La directora lo muestra en una secuencia devastadora: una tumba etrusca perfectamente preservada, con sus frescos intactos, sus ofrendas todavía cargadas de sentido. Y luego la irrupción de los ladrones, el aire que entra como un intruso y se lleva consigo los colores, la magia, la vida que había sobrevivido dos mil años en secreto.
Es una metáfora, claro, pero Rohrwacher no hace cine de metáforas: hace cine de tierra y de piedra. Sus personajes no representan ideas: son ideas que se hicieron carne y hueso y ahora vagan por la Toscana buscando un lugar donde descansar.
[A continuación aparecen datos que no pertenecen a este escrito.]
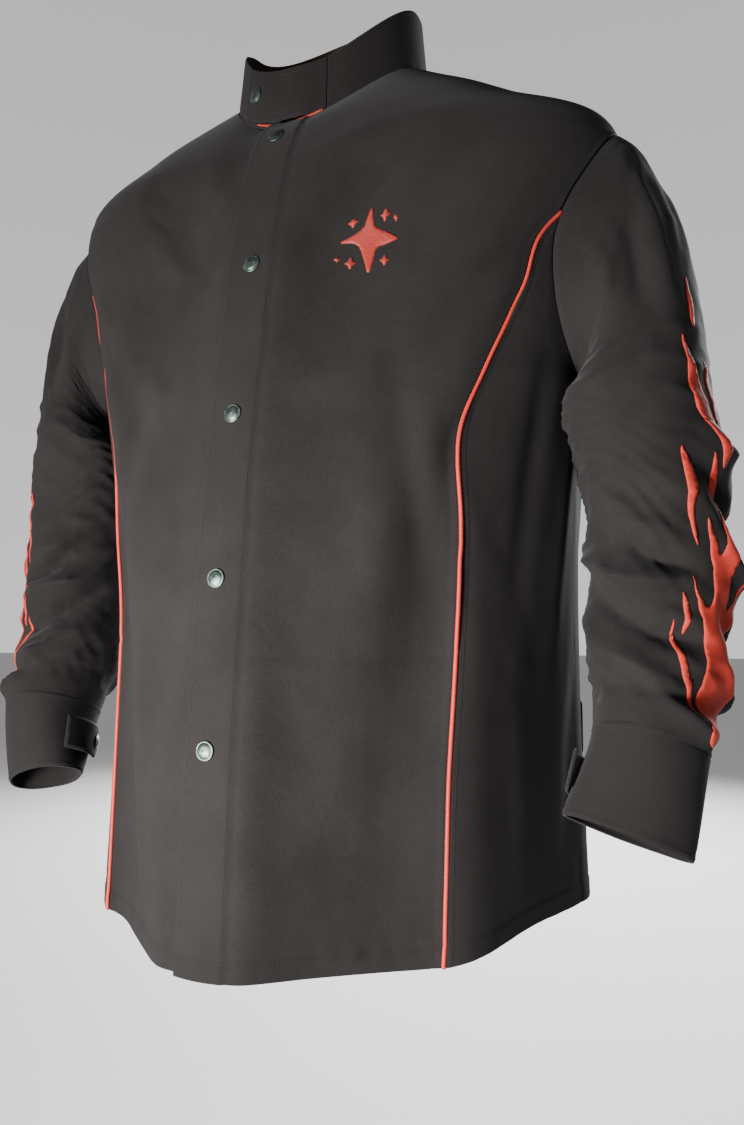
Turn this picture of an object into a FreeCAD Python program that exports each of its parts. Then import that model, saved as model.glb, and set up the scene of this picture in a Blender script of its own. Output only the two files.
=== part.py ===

La Quimera juega con los géneros como quien juega con reliquias robadas: aquí hay algo de película de robos, algo de historia de amor, algo de realismo mágico italiano. Pero todo está filtrado por una sensibilidad única, por una mirada que convierte lo familiar en extraño y lo extraño en familiar.
Arthur termina vendiendo sus hallazgos a un personaje llamado Spartaco, que opera desde un hospital veterinario como un villano de Bond reconvertido en mercader de antigüedades. Es el capitalismo en su forma más descarnada: convertir la historia en mercancía, el pasado en presente, lo sagrado en profano.
Pero La Quimera no juzga: observa. Observa como observan los muertos, con una mezcla de curiosidad y resignación. Los tombaroli son ladrones, sí, pero también son los últimos románticos en un mundo que ya no cree en la magia. Buscan tesoros no por su valor monetario sino por ese momento de revelación, ese instante en que el pasado y el presente se tocan y algo invisible se hace visible.
La película avanza hacia lo inevitable: hay que seguir cavando hasta encontrar algo, aunque ese algo no sea lo que buscábamos. Arthur, cada vez más delgado, cada vez más fantasmal, sigue su búsqueda como un adicto persigue su próxima dosis. ¿Y qué encuentra? Encuentra lo que encontramos todos cuando buscamos demasiado tiempo: que el tesoro no está en lo que buscamos sino en la búsqueda misma. Que los muertos están mejor muertos y los vivos mejor vivos. Que algunas puertas deben permanecer cerradas.